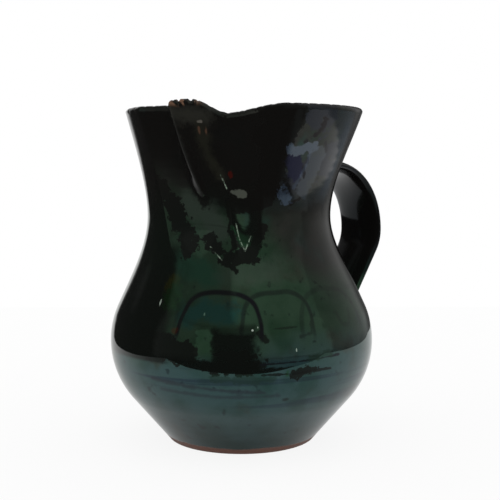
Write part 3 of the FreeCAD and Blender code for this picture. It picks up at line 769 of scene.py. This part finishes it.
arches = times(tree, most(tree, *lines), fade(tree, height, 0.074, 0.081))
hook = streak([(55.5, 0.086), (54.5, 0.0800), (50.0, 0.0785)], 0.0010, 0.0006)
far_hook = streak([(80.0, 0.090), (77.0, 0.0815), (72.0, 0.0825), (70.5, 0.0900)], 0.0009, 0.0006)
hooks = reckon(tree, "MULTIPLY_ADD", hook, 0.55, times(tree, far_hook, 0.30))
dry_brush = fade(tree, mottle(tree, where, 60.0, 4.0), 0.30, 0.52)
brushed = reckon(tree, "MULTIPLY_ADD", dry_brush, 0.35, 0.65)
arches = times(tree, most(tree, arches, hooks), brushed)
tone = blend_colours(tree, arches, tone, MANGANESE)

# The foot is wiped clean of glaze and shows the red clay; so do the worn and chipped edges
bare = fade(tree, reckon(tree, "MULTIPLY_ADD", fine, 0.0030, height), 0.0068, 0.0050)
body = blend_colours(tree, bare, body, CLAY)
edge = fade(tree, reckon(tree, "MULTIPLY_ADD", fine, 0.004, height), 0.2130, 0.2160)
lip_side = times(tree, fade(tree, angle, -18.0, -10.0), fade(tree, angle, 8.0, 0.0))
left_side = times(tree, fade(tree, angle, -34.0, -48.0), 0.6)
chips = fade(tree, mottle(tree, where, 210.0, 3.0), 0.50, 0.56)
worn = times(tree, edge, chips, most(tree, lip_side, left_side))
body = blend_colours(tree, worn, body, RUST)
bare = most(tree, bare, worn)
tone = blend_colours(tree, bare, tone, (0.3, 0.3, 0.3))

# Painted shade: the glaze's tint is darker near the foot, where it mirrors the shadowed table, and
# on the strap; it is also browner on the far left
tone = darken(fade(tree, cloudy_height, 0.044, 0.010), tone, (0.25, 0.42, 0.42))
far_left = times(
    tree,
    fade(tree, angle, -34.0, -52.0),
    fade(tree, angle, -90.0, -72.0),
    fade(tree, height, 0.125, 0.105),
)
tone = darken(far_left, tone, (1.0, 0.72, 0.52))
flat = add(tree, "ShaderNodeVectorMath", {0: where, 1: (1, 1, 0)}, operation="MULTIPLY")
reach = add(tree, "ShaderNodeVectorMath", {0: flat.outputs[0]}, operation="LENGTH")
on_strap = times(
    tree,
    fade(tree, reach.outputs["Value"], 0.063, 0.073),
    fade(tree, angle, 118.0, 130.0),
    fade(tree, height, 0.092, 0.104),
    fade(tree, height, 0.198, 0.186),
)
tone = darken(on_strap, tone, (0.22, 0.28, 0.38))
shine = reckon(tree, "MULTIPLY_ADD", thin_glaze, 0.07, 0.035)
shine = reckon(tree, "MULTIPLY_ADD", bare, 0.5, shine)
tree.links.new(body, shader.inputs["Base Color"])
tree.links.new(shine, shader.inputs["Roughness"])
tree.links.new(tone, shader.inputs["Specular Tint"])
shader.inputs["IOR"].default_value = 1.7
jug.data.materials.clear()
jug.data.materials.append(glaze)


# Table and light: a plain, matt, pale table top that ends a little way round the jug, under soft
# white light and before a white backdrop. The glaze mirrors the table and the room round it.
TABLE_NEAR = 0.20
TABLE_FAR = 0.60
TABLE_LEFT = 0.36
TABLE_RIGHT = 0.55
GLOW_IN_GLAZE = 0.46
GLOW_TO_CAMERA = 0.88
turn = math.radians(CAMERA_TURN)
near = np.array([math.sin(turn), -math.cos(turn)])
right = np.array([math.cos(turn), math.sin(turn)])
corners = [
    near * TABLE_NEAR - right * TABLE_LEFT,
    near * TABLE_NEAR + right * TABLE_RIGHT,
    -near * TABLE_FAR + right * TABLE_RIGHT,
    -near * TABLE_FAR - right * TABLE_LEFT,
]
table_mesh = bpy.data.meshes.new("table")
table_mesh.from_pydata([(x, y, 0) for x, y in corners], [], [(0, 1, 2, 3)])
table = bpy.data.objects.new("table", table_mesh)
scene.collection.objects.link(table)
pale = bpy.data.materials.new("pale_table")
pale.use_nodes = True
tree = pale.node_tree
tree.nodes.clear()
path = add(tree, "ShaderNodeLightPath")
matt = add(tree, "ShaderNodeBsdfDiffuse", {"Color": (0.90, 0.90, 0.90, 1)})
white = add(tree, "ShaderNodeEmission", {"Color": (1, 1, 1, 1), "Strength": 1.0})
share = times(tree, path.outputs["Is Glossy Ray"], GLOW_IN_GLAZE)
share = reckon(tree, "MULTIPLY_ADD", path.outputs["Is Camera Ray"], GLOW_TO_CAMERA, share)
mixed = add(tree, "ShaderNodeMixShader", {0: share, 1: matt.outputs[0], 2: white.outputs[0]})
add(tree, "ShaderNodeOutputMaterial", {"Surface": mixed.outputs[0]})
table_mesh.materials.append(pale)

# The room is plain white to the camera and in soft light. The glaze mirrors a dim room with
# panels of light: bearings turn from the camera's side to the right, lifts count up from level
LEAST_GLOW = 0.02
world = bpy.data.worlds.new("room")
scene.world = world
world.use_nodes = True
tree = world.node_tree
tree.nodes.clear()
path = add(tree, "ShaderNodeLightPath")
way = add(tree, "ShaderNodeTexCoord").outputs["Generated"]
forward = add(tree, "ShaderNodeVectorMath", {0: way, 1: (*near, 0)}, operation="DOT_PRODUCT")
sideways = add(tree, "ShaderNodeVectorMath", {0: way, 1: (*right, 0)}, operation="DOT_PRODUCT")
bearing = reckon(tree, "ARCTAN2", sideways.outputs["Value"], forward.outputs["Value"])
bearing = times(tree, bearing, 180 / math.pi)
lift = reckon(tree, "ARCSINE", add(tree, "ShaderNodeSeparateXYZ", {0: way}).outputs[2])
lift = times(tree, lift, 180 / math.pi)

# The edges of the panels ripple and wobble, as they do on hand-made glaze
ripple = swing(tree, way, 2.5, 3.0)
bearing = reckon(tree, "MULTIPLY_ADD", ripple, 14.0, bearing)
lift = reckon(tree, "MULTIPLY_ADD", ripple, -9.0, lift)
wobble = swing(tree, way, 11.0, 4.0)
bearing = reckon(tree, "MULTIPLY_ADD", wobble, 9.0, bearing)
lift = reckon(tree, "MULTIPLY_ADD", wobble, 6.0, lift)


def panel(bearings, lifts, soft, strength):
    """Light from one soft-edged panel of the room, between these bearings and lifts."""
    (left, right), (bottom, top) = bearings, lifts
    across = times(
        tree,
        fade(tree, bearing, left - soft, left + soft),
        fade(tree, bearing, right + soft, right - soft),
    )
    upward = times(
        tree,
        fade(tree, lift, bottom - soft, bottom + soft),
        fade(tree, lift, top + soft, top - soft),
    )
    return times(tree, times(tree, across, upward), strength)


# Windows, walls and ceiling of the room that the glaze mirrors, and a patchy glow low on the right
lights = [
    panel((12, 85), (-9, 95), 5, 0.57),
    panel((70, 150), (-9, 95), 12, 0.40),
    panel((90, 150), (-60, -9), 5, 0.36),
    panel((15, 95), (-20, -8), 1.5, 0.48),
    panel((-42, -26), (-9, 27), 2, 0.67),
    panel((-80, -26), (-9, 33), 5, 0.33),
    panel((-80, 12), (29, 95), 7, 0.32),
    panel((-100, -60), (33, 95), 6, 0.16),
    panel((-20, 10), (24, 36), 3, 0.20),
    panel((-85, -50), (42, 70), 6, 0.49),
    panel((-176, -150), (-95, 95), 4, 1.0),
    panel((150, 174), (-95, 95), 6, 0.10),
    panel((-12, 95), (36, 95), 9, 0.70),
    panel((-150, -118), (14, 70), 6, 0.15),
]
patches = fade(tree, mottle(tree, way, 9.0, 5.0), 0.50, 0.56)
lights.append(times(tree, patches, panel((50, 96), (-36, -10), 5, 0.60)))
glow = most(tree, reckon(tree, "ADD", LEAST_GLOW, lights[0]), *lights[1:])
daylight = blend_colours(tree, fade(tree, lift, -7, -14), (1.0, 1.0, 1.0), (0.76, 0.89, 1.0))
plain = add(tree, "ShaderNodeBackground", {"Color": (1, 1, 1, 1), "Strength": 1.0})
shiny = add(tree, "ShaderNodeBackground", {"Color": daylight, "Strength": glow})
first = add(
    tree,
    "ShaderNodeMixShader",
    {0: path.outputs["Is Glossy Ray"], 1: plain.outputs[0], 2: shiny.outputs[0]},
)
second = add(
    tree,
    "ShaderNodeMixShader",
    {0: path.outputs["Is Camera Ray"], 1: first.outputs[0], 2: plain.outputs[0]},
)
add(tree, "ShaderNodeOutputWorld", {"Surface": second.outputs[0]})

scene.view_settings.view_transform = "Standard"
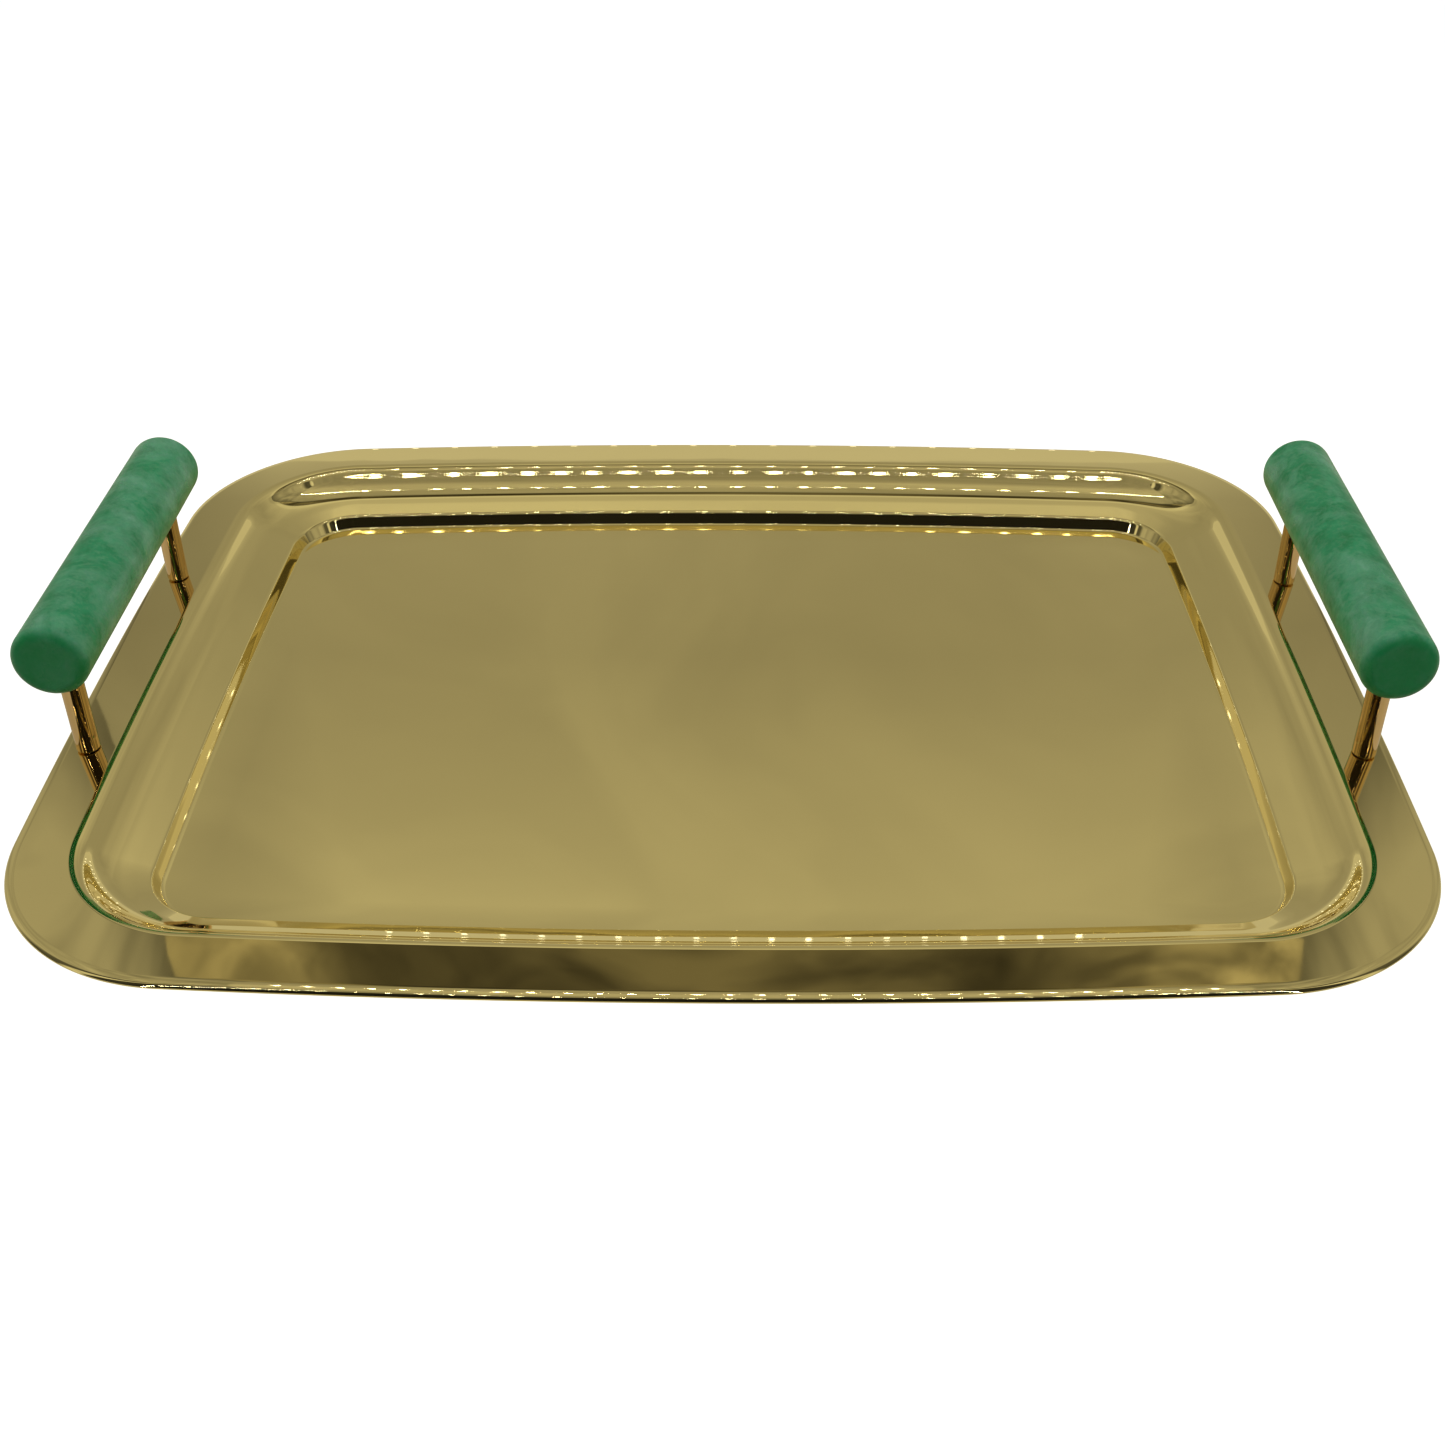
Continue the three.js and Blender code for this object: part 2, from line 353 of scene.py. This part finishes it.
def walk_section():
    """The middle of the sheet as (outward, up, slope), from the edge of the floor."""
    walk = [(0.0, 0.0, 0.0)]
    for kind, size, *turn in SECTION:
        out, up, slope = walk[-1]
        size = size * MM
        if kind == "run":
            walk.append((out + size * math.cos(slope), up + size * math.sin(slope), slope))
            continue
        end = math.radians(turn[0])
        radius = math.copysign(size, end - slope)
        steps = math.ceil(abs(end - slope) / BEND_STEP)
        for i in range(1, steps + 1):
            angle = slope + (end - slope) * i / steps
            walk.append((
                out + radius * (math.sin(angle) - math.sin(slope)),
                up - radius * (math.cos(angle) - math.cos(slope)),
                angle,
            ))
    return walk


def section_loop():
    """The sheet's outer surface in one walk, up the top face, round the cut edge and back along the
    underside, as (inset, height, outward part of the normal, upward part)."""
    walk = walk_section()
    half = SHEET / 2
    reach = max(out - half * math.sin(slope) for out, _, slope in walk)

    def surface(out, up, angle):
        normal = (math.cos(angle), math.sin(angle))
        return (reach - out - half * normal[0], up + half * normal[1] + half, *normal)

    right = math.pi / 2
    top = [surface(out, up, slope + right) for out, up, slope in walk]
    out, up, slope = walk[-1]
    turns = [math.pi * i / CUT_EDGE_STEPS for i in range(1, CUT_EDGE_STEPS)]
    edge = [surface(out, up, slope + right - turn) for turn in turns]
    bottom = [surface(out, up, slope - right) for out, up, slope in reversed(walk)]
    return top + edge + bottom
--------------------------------
### Your task
Quote the records from their first line to the line with "tone = blend_colours(tree, bare, tone, (0.3, 0.3, 0.3))", inclusive, without adding or dropping anything.

### Correct result
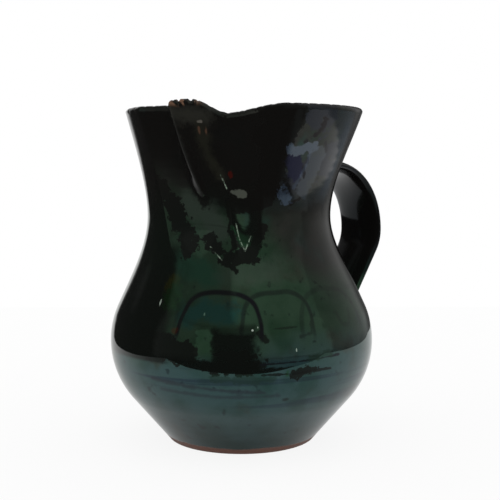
Write part 3 of the FreeCAD and Blender code for this picture. It picks up at line 769 of scene.py. This part finishes it.
arches = times(tree, most(tree, *lines), fade(tree, height, 0.074, 0.081))
hook = streak([(55.5, 0.086), (54.5, 0.0800), (50.0, 0.0785)], 0.0010, 0.0006)
far_hook = streak([(80.0, 0.090), (77.0, 0.0815), (72.0, 0.0825), (70.5, 0.0900)], 0.0009, 0.0006)
hooks = reckon(tree, "MULTIPLY_ADD", hook, 0.55, times(tree, far_hook, 0.30))
dry_brush = fade(tree, mottle(tree, where, 60.0, 4.0), 0.30, 0.52)
brushed = reckon(tree, "MULTIPLY_ADD", dry_brush, 0.35, 0.65)
arches = times(tree, most(tree, arches, hooks), brushed)
tone = blend_colours(tree, arches, tone, MANGANESE)

# The foot is wiped clean of glaze and shows the red clay; so do the worn and chipped edges
bare = fade(tree, reckon(tree, "MULTIPLY_ADD", fine, 0.0030, height), 0.0068, 0.0050)
body = blend_colours(tree, bare, body, CLAY)
edge = fade(tree, reckon(tree, "MULTIPLY_ADD", fine, 0.004, height), 0.2130, 0.2160)
lip_side = times(tree, fade(tree, angle, -18.0, -10.0), fade(tree, angle, 8.0, 0.0))
left_side = times(tree, fade(tree, angle, -34.0, -48.0), 0.6)
chips = fade(tree, mottle(tree, where, 210.0, 3.0), 0.50, 0.56)
worn = times(tree, edge, chips, most(tree, lip_side, left_side))
body = blend_colours(tree, worn, body, RUST)
bare = most(tree, bare, worn)
tone = blend_colours(tree, bare, tone, (0.3, 0.3, 0.3))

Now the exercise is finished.